**Records with modeling code**
......

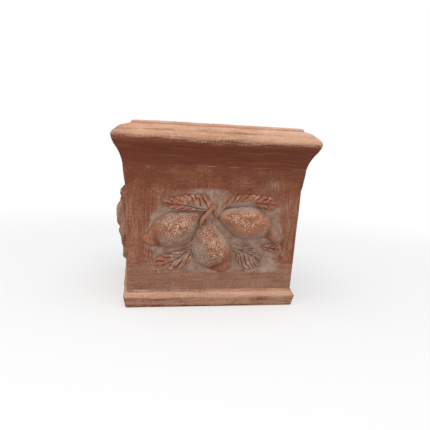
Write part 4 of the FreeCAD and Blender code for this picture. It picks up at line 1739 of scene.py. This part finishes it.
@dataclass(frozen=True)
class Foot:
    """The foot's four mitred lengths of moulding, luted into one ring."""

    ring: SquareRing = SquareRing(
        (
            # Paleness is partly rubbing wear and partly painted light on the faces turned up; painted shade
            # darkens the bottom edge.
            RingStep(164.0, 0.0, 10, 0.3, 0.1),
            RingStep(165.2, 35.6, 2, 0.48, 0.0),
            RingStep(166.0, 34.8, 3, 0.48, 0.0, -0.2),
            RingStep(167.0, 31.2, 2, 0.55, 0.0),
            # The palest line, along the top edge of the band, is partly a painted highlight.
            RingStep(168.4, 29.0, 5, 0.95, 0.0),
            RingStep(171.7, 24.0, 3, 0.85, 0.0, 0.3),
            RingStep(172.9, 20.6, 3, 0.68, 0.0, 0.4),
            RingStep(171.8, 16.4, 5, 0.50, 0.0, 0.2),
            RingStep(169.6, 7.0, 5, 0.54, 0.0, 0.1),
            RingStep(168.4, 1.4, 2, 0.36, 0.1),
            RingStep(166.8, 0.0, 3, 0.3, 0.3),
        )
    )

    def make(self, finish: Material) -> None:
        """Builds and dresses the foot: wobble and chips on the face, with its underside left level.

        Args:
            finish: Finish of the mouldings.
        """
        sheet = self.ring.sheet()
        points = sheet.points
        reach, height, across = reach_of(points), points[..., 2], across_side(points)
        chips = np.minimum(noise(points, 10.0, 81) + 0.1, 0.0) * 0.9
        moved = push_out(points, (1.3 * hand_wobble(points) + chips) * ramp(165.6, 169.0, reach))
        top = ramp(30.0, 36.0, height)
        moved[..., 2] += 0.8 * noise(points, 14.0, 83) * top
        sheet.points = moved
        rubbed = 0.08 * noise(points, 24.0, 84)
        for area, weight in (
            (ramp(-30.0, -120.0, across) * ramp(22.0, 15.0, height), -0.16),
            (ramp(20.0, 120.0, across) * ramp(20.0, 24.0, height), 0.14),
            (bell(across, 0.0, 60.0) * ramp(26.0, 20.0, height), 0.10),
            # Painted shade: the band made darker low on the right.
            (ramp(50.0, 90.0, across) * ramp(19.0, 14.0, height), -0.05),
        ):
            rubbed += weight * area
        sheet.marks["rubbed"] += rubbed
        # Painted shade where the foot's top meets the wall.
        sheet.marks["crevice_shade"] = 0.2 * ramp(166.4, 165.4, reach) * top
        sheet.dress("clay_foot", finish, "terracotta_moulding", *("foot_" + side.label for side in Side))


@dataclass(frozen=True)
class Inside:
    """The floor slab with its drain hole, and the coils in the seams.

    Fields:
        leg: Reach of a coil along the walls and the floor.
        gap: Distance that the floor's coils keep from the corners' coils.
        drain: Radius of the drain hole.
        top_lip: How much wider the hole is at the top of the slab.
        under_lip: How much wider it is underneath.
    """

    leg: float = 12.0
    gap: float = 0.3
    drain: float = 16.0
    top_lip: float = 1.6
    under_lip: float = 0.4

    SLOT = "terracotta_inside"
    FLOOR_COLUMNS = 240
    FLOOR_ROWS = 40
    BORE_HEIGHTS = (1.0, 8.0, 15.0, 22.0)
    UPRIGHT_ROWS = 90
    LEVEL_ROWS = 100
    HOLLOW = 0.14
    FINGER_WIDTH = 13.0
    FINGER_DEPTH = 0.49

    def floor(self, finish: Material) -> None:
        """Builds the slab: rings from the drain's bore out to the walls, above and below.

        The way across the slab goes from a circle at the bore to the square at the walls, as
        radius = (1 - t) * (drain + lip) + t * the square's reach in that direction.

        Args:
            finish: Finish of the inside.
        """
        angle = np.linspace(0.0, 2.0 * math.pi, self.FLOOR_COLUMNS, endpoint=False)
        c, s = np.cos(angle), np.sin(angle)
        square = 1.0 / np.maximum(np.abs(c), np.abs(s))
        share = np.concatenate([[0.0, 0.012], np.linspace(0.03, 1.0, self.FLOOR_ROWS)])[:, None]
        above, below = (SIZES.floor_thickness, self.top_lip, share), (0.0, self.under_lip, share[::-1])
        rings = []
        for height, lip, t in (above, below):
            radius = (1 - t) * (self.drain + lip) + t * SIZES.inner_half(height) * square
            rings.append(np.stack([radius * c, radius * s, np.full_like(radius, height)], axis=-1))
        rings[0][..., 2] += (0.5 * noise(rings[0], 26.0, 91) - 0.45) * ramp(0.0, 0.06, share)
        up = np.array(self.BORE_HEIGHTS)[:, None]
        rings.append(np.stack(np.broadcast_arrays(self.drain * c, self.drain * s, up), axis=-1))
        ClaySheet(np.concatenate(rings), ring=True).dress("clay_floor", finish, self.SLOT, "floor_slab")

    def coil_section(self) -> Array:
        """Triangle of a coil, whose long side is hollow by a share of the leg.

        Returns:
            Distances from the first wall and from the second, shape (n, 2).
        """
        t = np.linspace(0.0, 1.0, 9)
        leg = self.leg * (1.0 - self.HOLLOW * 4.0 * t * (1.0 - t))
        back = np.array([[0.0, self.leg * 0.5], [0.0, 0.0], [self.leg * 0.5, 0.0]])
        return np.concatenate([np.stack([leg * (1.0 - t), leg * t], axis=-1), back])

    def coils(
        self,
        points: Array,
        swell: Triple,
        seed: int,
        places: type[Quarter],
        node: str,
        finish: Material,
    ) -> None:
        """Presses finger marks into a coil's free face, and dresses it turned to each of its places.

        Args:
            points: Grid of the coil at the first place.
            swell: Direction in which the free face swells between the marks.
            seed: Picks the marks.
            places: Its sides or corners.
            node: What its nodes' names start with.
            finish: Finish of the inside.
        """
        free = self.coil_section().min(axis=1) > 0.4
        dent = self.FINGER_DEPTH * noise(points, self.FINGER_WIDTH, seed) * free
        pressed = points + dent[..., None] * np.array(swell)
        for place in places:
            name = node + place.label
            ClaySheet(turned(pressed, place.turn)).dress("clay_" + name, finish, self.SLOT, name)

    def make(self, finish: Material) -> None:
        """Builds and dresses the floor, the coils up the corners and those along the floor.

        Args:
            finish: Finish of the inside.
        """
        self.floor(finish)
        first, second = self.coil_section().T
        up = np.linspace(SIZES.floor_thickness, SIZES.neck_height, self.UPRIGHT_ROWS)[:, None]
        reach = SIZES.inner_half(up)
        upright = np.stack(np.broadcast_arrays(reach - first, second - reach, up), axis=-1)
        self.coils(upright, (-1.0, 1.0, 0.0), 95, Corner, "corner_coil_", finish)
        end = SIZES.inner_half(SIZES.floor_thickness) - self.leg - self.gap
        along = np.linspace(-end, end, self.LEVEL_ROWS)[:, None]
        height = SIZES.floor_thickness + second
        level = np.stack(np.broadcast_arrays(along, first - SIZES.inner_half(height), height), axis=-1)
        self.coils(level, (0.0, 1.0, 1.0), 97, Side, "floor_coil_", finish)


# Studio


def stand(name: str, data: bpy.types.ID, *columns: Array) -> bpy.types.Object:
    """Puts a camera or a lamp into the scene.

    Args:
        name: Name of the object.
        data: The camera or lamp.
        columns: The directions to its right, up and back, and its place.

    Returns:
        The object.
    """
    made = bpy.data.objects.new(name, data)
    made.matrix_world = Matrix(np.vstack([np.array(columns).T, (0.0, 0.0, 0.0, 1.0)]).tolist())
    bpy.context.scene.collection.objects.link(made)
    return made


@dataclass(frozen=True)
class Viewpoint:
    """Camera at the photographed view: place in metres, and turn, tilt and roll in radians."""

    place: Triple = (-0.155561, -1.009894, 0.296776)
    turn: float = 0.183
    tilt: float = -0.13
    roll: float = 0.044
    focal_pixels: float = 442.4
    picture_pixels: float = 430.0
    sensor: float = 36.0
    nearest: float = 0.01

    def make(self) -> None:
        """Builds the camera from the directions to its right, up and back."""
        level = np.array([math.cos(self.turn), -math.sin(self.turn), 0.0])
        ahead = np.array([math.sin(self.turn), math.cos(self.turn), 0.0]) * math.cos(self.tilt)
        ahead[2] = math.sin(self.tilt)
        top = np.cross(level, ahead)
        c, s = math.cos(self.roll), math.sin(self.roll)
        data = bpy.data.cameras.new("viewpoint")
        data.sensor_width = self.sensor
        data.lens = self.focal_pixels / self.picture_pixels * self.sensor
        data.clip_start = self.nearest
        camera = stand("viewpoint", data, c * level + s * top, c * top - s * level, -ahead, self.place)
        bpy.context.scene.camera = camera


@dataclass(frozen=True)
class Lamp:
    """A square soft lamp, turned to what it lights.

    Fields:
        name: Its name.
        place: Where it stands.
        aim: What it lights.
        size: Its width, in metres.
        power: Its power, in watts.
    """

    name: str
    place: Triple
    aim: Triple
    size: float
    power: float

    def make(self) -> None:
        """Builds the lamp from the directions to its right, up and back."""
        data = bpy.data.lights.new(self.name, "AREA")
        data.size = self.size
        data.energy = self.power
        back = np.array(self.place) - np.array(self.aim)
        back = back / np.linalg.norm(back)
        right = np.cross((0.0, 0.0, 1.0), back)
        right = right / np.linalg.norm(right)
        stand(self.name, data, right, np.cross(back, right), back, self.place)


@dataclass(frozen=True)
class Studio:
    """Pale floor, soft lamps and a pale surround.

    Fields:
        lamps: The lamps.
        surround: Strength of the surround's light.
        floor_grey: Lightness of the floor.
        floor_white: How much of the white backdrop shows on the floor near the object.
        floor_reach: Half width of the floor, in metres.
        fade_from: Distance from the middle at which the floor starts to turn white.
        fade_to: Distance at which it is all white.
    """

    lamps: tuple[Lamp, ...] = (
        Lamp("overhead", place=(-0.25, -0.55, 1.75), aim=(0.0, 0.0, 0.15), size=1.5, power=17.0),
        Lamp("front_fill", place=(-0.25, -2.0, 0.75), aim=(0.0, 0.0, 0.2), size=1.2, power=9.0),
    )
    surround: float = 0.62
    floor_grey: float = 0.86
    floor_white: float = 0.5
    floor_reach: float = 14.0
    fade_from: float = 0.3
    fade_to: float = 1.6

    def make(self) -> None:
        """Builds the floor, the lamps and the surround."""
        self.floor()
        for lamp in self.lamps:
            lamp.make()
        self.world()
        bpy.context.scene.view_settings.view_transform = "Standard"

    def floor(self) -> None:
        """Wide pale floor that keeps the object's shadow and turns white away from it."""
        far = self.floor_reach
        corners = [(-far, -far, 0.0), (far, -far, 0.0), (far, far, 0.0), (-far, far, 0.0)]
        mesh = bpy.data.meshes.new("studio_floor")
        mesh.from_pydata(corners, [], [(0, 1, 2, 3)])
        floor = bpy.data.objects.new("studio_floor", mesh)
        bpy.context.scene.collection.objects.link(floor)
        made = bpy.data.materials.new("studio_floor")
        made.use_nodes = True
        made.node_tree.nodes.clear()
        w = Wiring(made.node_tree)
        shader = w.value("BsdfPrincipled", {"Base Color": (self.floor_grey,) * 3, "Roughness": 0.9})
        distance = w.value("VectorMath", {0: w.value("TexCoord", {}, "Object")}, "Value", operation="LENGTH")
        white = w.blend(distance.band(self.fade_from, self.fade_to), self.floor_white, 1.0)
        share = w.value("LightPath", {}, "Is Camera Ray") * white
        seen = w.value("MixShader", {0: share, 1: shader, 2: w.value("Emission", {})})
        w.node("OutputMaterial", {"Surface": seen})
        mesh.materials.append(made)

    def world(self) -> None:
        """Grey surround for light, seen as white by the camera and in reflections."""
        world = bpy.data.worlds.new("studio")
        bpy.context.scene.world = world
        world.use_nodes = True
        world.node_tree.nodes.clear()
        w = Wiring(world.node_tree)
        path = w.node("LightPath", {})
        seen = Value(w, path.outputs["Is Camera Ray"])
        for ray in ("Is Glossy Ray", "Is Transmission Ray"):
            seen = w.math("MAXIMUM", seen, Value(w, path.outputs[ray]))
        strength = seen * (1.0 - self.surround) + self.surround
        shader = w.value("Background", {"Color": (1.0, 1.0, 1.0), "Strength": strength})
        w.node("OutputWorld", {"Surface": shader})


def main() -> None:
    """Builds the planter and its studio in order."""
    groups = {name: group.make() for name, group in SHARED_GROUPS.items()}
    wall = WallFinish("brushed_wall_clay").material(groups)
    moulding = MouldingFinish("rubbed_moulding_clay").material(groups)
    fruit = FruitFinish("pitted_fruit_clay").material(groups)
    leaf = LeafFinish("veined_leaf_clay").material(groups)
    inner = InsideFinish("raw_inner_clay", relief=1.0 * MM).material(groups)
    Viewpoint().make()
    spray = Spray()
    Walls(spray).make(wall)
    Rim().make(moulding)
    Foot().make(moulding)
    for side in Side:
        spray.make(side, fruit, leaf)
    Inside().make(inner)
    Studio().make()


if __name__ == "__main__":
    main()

......

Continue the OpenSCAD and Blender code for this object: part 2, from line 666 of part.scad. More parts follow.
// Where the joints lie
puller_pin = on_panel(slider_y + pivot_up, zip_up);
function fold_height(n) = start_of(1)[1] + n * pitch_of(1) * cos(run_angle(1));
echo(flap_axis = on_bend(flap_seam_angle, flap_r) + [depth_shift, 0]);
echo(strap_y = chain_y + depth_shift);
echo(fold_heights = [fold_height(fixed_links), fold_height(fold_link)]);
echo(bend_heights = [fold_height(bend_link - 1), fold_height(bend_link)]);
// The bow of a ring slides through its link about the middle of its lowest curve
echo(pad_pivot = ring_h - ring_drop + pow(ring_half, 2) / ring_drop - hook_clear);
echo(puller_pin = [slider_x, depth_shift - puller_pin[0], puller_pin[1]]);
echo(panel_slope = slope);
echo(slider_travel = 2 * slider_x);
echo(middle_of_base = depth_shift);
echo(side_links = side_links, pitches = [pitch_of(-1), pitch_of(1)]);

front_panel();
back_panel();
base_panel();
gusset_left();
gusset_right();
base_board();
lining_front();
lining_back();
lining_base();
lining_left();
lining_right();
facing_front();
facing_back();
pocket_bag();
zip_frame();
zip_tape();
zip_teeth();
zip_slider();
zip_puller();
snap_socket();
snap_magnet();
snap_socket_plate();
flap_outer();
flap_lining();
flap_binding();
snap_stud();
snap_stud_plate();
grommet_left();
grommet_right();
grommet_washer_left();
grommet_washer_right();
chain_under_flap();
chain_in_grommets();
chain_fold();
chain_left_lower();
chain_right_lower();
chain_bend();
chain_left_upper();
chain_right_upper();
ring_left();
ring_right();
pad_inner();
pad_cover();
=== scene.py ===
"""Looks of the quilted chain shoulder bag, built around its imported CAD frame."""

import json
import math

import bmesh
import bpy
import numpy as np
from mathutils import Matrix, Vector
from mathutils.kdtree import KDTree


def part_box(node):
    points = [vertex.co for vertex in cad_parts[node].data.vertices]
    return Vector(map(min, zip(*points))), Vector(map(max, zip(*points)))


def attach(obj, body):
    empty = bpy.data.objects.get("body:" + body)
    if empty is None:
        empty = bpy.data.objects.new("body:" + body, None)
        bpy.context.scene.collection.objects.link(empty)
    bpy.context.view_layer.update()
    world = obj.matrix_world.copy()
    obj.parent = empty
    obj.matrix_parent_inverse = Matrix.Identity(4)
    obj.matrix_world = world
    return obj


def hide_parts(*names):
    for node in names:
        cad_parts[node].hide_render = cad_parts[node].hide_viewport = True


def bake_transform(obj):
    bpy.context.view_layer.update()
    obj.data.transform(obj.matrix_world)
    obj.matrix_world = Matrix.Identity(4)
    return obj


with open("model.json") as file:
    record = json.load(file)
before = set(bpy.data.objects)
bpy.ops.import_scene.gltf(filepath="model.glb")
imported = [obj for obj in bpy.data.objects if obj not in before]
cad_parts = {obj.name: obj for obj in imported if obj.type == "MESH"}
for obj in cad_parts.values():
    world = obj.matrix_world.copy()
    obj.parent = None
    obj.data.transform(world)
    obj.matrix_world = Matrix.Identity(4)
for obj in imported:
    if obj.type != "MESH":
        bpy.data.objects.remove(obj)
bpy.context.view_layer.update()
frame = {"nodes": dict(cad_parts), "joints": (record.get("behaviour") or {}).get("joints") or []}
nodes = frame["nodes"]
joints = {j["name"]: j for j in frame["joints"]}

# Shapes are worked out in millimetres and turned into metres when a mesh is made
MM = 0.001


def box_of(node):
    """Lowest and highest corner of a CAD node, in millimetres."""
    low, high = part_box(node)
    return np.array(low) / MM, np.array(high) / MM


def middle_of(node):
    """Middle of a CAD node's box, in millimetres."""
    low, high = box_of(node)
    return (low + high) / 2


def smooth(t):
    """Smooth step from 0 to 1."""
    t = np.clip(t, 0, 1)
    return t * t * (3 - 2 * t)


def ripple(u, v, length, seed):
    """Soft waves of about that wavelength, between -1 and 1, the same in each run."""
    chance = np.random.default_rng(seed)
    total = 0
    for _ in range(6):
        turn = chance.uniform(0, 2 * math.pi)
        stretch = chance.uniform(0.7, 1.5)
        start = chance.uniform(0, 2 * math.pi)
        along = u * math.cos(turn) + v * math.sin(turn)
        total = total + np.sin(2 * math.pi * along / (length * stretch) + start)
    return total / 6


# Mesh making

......

**Work required**
Repeat the span of lines that opens with the line holding "chain_right_lower();" and closes with the line holding "zip(*points))), Vector(map(max, zip(*points)))", exactly as it stands.

**Answer for the task**
chain_right_lower();
chain_bend();
chain_left_upper();
chain_right_upper();
ring_left();
ring_right();
pad_inner();
pad_cover();
=== scene.py ===
"""Looks of the quilted chain shoulder bag, built around its imported CAD frame."""

import json
import math

import bmesh
import bpy
import numpy as np
from mathutils import Matrix, Vector
from mathutils.kdtree import KDTree


def part_box(node):
    points = [vertex.co for vertex in cad_parts[node].data.vertices]
    return Vector(map(min, zip(*points))), Vector(map(max, zip(*points)))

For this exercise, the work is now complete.